● Job
Take the listing and print it in full, exactly as given.

------ Data provided

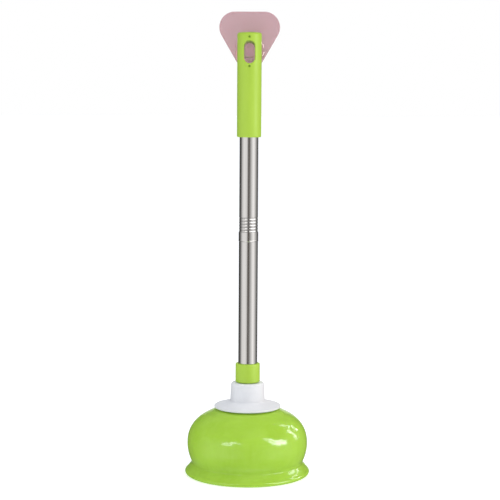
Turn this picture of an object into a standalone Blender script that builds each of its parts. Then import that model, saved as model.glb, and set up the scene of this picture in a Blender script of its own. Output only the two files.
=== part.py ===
"""A screw-together toilet plunger with the clear stick-on hook it hangs from.

The soft bell is bolted between a disc inside it and a hat-shaped collar on top. A ferrule joins the collar to a
two-piece steel handle, whose halves screw together, and a slotted grip closes the top. The wall hook sits in the
grip's slot. Metres, +Z up; the origin is the centre of the bell's mouth, on the floor, and the front faces -Y.
"""

import math

import bmesh
import bpy

MM = 0.001
GAP = 0.3 * MM  # between pieces that rest on each other
CLOSE_GAP = 0.15 * MM  # between round pieces that are a press or sliding fit
ROUND_STEPS = 32
BELL_STEPS = 48

# Steel handle, from 22 mm tube
TUBE_WALL = 0.4 * MM
LOWER_TUBE_R = 11.1 * MM
UPPER_TUBE_R = 10.85 * MM
SOCKET_R = 11.4 * MM  # expanded end of the lower tube, which takes the upper one
SOCKET_DEPTH = 10.7 * MM
JOINT_Z = 284.5 * MM  # top of the socket
UPPER_TUBE_TOP = 470.4 * MM
CRIMP_COUNT = 5
CRIMP_PITCH = 3.5 * MM
CRIMP_DEPTH = 0.4 * MM
CRIMP_HALF_WIDTH = 1.1 * MM
FIRST_CRIMP_Z = JOINT_Z + 1.8 * MM

# Soft bell
BELL_R = 70.4 * MM  # widest, at BELL_Z
BELL_Z = 36.3 * MM
BELL_RISE = 43.9 * MM  # from BELL_Z to the crown, if the crown weren't cut flat
BELL_SQUARENESS = 2.28  # exponent of the superellipse: 2 would be a plain ellipse
BELL_WALL = 3.5 * MM
SEAT_Z = 78.0 * MM  # flat seat on the crown
WAIST_R = 65.8 * MM  # where the bell meets its flared skirt
WAIST_Z = 15.9 * MM
CREASE_R = 71.4 * MM  # where the skirt meets the bead
CREASE_Z = 5.6 * MM
BEAD_R = 72.9 * MM  # widest of all
BEAD_WIDTH = 2.4 * MM
BEAD_RISE = 2.9 * MM
LAND_R = 67.0 * MM  # inner edge of the flat that stands on the floor

# Clamp, M8
BOLT_R = 4.0 * MM
BOLT_HOLE_R = 4.3 * MM
BOLT_LENGTH = 60.0 * MM
HEX_WIDTH = 13.0 * MM  # across the flats
HEAD_HEIGHT = 5.3 * MM
NUT_HEIGHT = 6.5 * MM
WASHER_R = 12.0 * MM
WASHER_HEIGHT = 1.6 * MM
PLATE_R = 25.0 * MM
PLATE_HEIGHT = 3.0 * MM

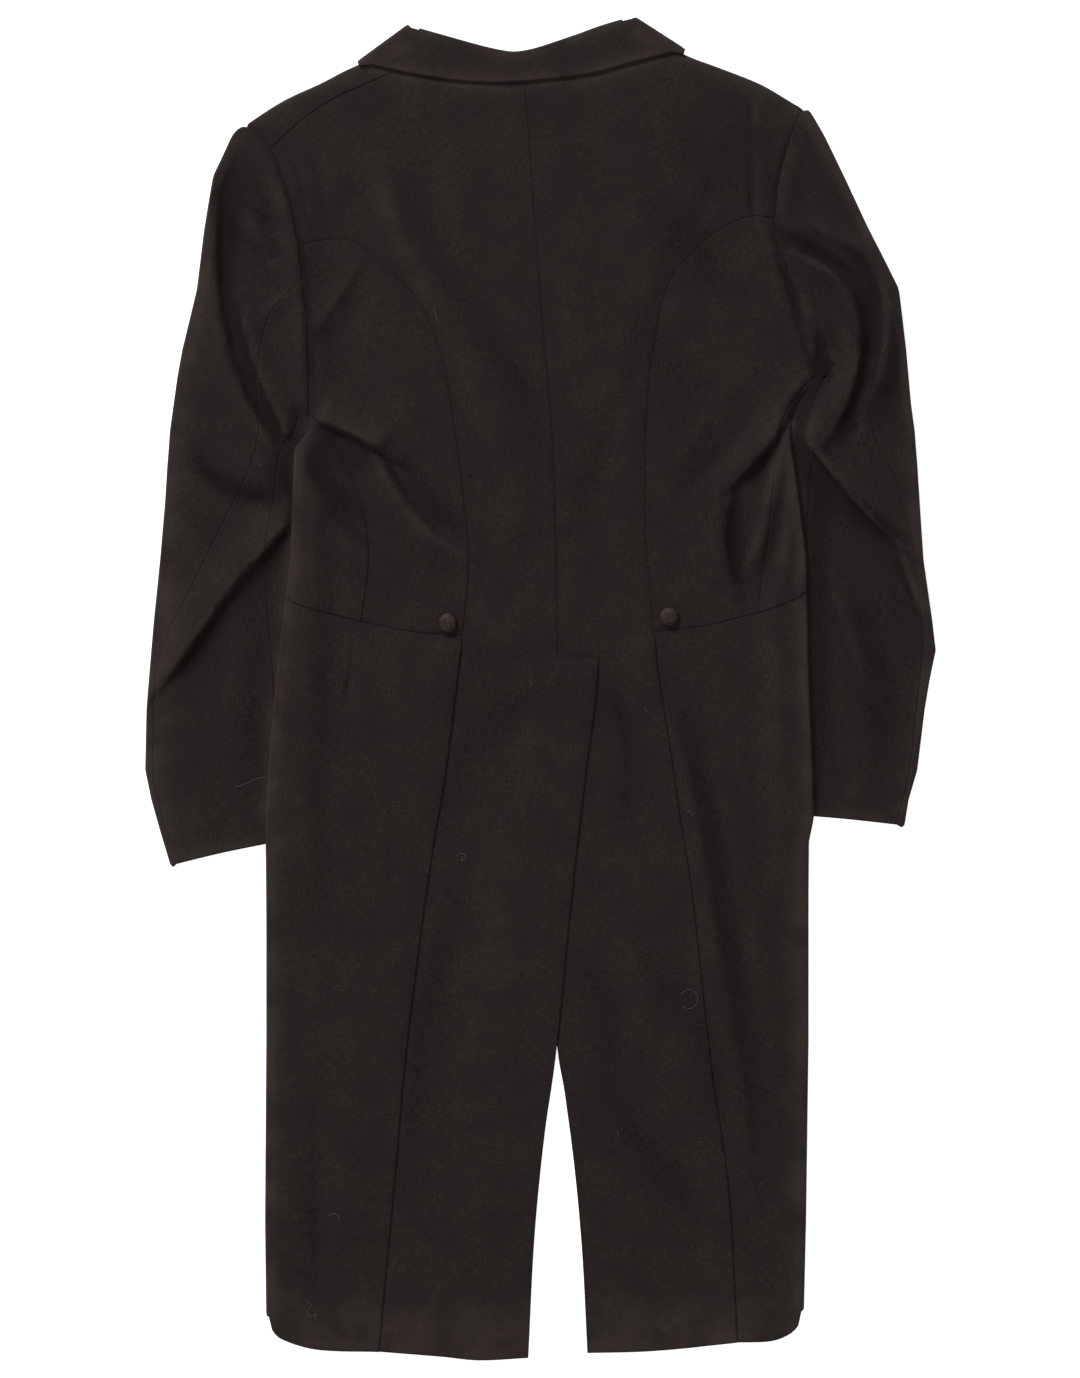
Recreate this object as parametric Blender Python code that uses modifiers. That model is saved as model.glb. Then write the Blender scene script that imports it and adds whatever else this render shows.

------------

● Finished task
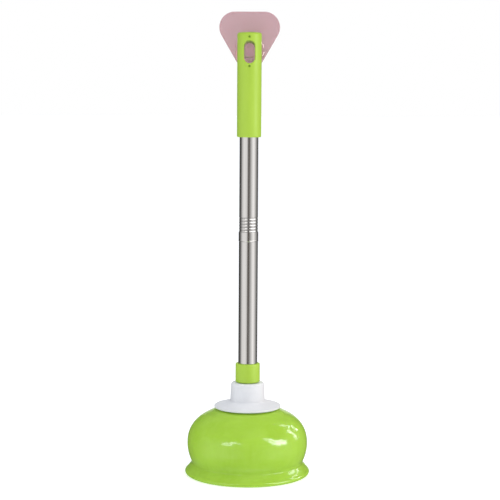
Turn this picture of an object into a standalone Blender script that builds each of its parts. Then import that model, saved as model.glb, and set up the scene of this picture in a Blender script of its own. Output only the two files.
=== part.py ===
"""A screw-together toilet plunger with the clear stick-on hook it hangs from.

The soft bell is bolted between a disc inside it and a hat-shaped collar on top. A ferrule joins the collar to a
two-piece steel handle, whose halves screw together, and a slotted grip closes the top. The wall hook sits in the
grip's slot. Metres, +Z up; the origin is the centre of the bell's mouth, on the floor, and the front faces -Y.
"""

import math

import bmesh
import bpy

MM = 0.001
GAP = 0.3 * MM  # between pieces that rest on each other
CLOSE_GAP = 0.15 * MM  # between round pieces that are a press or sliding fit
ROUND_STEPS = 32
BELL_STEPS = 48

# Steel handle, from 22 mm tube
TUBE_WALL = 0.4 * MM
LOWER_TUBE_R = 11.1 * MM
UPPER_TUBE_R = 10.85 * MM
SOCKET_R = 11.4 * MM  # expanded end of the lower tube, which takes the upper one
SOCKET_DEPTH = 10.7 * MM
JOINT_Z = 284.5 * MM  # top of the socket
UPPER_TUBE_TOP = 470.4 * MM
CRIMP_COUNT = 5
CRIMP_PITCH = 3.5 * MM
CRIMP_DEPTH = 0.4 * MM
CRIMP_HALF_WIDTH = 1.1 * MM
FIRST_CRIMP_Z = JOINT_Z + 1.8 * MM

# Soft bell
BELL_R = 70.4 * MM  # widest, at BELL_Z
BELL_Z = 36.3 * MM
BELL_RISE = 43.9 * MM  # from BELL_Z to the crown, if the crown weren't cut flat
BELL_SQUARENESS = 2.28  # exponent of the superellipse: 2 would be a plain ellipse
BELL_WALL = 3.5 * MM
SEAT_Z = 78.0 * MM  # flat seat on the crown
WAIST_R = 65.8 * MM  # where the bell meets its flared skirt
WAIST_Z = 15.9 * MM
CREASE_R = 71.4 * MM  # where the skirt meets the bead
CREASE_Z = 5.6 * MM
BEAD_R = 72.9 * MM  # widest of all
BEAD_WIDTH = 2.4 * MM
BEAD_RISE = 2.9 * MM
LAND_R = 67.0 * MM  # inner edge of the flat that stands on the floor

# Clamp, M8
BOLT_R = 4.0 * MM
BOLT_HOLE_R = 4.3 * MM
BOLT_LENGTH = 60.0 * MM
HEX_WIDTH = 13.0 * MM  # across the flats
HEAD_HEIGHT = 5.3 * MM
NUT_HEIGHT = 6.5 * MM
WASHER_R = 12.0 * MM
WASHER_HEIGHT = 1.6 * MM
PLATE_R = 25.0 * MM
PLATE_HEIGHT = 3.0 * MM

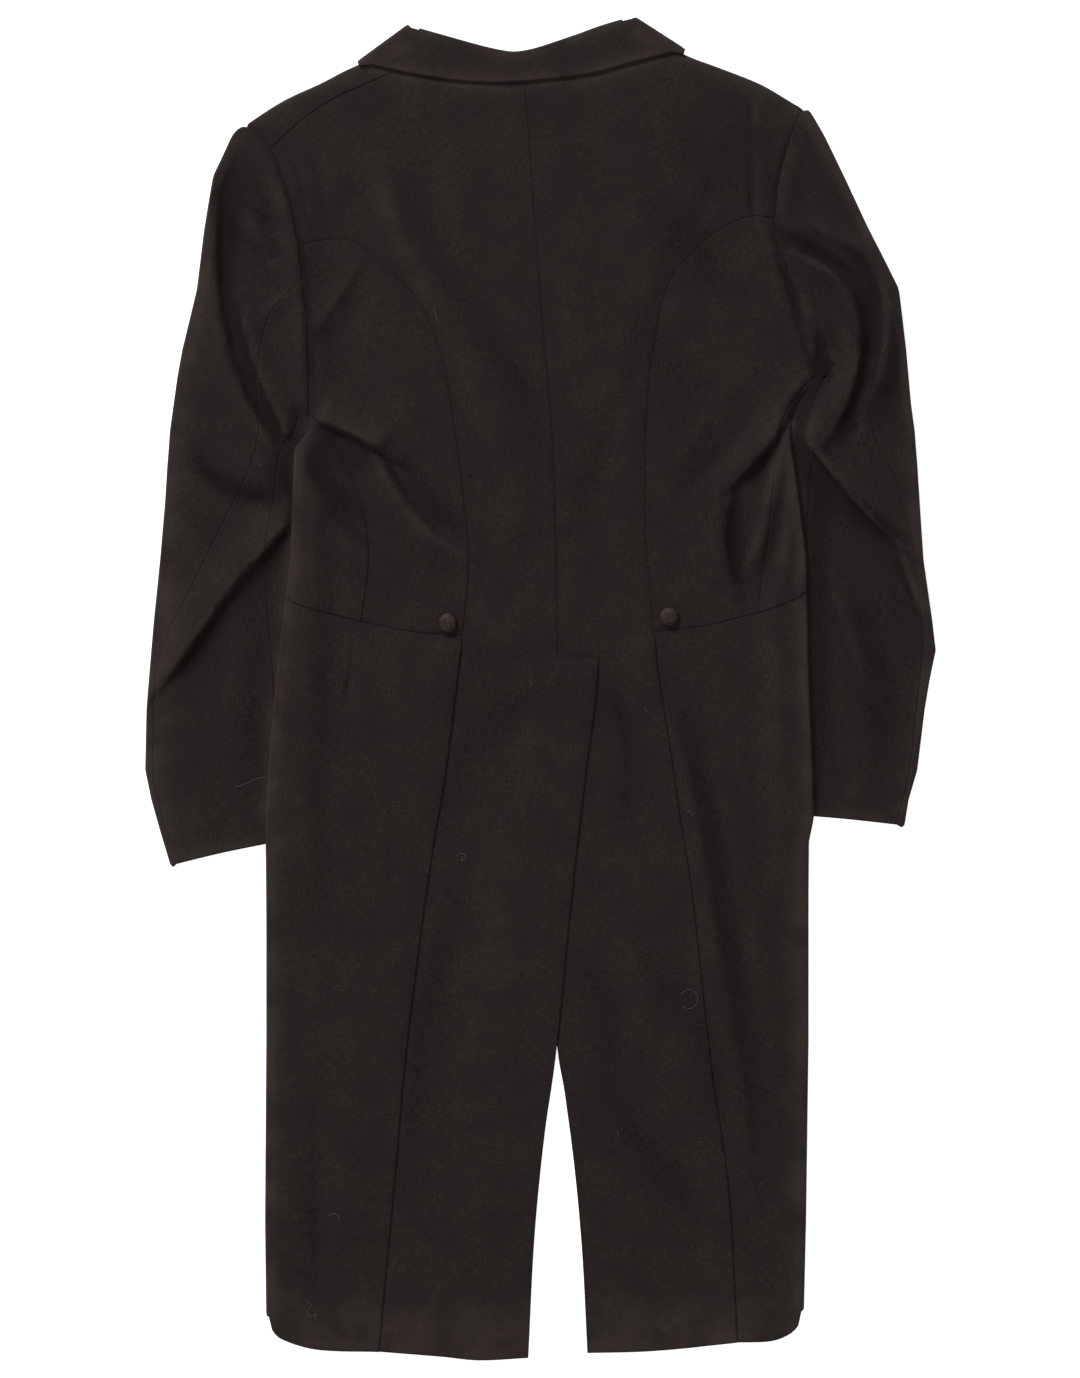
Recreate this object as parametric Blender Python code that uses modifiers. That model is saved as model.glb. Then write the Blender scene script that imports it and adds whatever else this render shows.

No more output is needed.